[start of DATASET ROWS]

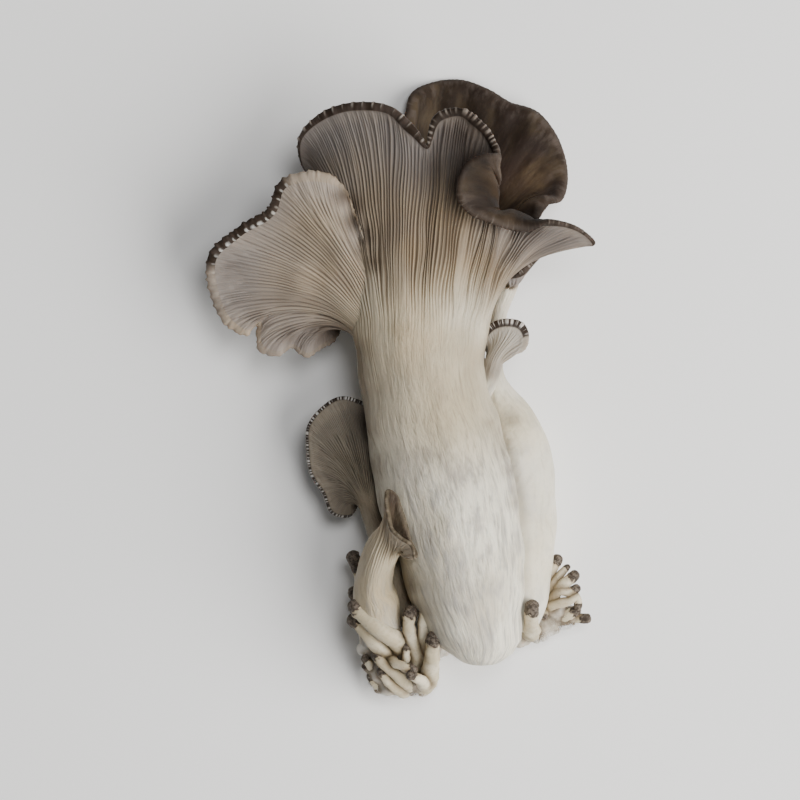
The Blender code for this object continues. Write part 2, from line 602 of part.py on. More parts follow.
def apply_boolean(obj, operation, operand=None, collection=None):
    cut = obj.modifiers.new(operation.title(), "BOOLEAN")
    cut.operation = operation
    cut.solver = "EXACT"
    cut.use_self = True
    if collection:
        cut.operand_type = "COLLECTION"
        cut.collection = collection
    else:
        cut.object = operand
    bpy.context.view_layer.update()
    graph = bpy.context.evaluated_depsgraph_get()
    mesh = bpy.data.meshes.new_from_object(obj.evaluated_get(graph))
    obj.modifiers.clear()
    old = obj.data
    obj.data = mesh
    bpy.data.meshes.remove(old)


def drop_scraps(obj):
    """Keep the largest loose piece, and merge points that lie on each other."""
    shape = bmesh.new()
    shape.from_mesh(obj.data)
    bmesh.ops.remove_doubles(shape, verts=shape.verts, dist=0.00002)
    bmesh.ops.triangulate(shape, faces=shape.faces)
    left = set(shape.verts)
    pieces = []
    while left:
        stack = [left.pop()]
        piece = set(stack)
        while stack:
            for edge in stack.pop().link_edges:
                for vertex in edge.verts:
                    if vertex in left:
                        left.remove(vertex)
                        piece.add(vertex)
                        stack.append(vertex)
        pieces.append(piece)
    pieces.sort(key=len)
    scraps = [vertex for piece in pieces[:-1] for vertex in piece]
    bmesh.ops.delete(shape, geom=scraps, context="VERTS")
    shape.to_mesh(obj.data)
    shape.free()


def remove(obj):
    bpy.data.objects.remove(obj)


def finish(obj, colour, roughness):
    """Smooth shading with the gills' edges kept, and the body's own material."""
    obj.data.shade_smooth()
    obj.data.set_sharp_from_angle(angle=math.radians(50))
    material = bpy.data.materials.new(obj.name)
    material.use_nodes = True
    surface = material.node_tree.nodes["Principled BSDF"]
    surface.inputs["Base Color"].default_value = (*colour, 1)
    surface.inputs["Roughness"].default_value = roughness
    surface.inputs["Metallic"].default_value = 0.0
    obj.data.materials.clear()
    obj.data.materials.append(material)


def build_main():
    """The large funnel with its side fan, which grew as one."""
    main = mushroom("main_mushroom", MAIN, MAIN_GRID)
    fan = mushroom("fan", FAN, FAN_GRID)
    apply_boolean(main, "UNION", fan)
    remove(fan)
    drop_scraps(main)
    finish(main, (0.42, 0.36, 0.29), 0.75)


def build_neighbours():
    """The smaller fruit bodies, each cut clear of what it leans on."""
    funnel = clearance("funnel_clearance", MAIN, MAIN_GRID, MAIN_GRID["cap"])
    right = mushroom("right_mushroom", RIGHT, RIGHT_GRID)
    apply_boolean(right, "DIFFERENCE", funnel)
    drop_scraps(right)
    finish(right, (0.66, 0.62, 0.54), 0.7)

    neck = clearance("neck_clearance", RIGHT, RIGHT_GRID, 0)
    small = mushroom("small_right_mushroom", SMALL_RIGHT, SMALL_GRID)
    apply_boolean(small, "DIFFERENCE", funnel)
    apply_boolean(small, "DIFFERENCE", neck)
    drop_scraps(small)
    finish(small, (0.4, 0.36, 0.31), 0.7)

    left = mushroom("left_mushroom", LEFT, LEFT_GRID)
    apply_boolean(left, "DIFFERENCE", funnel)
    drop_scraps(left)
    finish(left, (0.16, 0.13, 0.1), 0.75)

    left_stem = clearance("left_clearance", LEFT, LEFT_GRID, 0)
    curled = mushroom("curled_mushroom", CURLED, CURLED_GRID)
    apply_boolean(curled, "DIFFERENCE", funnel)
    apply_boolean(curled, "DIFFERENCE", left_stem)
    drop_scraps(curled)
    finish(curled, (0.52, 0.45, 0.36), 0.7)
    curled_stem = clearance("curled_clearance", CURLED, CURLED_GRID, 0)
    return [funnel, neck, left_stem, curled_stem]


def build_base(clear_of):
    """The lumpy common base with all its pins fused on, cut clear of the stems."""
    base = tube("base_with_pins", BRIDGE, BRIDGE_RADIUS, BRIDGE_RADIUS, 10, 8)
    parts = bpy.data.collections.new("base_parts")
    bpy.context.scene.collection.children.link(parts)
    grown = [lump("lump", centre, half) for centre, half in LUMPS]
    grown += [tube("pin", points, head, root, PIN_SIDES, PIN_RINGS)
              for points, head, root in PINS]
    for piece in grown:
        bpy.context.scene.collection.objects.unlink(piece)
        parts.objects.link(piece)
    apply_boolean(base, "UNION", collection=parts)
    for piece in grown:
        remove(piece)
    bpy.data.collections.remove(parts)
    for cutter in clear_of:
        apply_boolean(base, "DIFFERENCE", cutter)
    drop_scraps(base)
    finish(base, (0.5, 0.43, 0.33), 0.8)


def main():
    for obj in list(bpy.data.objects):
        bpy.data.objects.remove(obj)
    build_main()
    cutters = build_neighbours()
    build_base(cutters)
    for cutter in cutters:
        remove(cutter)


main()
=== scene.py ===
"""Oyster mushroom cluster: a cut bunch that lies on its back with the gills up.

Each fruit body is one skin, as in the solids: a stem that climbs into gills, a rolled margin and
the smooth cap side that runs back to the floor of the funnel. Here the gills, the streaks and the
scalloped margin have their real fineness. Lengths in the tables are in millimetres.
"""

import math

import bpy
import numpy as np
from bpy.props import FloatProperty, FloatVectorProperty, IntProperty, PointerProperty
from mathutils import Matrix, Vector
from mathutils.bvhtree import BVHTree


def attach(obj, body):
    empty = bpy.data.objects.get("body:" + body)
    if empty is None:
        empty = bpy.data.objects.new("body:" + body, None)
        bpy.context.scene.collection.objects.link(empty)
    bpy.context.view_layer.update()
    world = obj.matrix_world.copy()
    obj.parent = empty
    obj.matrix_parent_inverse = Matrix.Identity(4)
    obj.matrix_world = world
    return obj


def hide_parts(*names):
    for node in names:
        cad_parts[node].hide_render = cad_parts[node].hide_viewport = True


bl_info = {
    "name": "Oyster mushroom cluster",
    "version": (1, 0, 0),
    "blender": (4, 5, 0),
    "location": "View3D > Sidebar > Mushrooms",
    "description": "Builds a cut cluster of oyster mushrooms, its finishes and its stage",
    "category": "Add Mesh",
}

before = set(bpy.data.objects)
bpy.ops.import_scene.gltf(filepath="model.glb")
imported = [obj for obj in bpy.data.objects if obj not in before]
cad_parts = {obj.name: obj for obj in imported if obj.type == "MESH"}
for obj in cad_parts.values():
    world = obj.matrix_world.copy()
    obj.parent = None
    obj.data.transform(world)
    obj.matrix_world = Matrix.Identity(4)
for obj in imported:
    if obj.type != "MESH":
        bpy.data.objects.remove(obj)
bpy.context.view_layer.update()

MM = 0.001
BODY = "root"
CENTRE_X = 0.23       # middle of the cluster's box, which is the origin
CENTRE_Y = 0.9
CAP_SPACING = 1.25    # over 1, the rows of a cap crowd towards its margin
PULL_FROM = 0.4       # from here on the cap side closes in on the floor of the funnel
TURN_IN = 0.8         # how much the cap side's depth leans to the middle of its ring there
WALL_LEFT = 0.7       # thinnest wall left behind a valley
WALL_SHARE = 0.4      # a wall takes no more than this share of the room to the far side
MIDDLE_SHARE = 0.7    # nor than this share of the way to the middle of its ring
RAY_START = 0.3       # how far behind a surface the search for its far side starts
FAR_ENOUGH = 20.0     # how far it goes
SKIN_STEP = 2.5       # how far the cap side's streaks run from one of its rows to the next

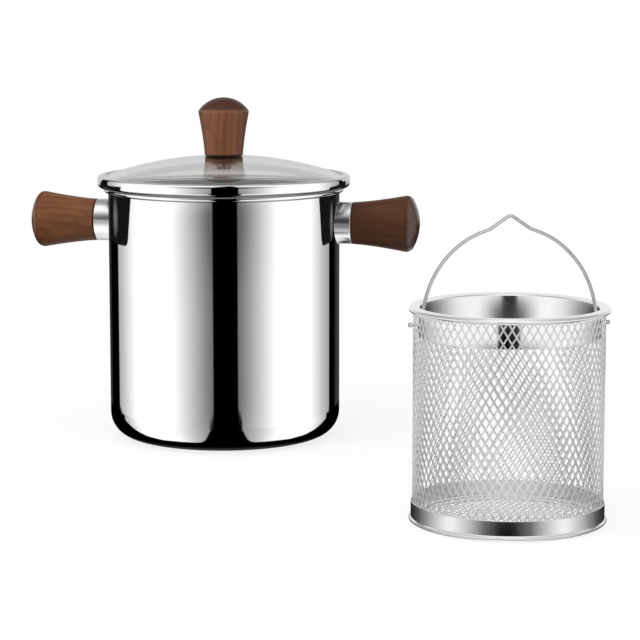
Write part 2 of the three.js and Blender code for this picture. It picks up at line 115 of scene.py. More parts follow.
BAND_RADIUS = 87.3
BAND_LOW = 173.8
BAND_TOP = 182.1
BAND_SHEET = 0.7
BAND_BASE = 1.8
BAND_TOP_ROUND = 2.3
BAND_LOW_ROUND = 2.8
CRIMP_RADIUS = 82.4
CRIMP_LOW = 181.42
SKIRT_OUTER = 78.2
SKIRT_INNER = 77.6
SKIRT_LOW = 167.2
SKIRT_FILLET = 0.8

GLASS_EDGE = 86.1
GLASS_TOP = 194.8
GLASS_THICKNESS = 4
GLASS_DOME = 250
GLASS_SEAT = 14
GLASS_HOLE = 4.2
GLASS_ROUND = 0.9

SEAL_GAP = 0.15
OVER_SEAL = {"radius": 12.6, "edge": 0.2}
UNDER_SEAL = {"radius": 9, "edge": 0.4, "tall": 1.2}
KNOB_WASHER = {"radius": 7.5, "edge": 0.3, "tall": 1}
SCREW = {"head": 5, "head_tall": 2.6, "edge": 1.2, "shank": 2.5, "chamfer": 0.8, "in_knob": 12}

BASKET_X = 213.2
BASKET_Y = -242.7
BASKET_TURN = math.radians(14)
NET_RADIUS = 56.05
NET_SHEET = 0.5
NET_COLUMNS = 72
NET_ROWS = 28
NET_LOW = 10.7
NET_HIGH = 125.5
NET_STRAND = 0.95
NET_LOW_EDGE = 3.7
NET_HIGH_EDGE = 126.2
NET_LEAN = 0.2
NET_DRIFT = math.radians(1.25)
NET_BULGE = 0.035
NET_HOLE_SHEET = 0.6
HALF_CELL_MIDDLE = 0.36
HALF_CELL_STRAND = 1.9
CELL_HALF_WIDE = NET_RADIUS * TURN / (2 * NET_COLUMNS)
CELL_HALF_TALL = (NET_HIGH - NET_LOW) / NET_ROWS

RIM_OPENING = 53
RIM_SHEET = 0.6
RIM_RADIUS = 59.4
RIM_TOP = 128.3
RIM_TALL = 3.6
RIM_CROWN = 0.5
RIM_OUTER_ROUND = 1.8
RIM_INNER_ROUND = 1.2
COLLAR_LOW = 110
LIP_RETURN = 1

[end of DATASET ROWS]

=== TASK OBJECTIVE ===
Using the material above, quote the first line and each line after it, stopping at and including the line that holds "bpy.data.meshes.remove(old)".

=== COMPLETED EXERCISE ===
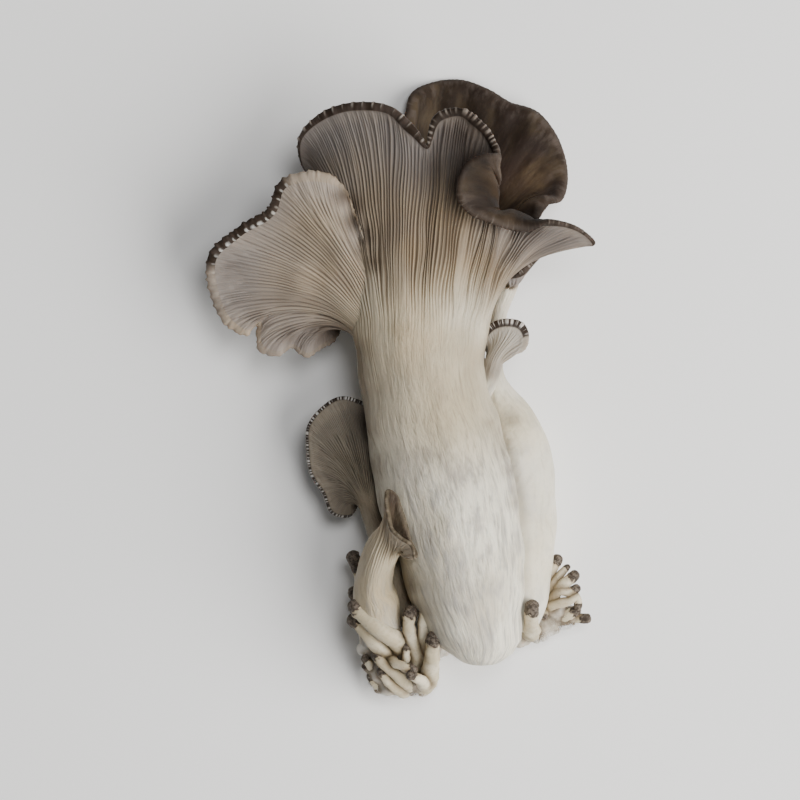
The Blender code for this object continues. Write part 2, from line 602 of part.py on. More parts follow.
def apply_boolean(obj, operation, operand=None, collection=None):
    cut = obj.modifiers.new(operation.title(), "BOOLEAN")
    cut.operation = operation
    cut.solver = "EXACT"
    cut.use_self = True
    if collection:
        cut.operand_type = "COLLECTION"
        cut.collection = collection
    else:
        cut.object = operand
    bpy.context.view_layer.update()
    graph = bpy.context.evaluated_depsgraph_get()
    mesh = bpy.data.meshes.new_from_object(obj.evaluated_get(graph))
    obj.modifiers.clear()
    old = obj.data
    obj.data = mesh
    bpy.data.meshes.remove(old)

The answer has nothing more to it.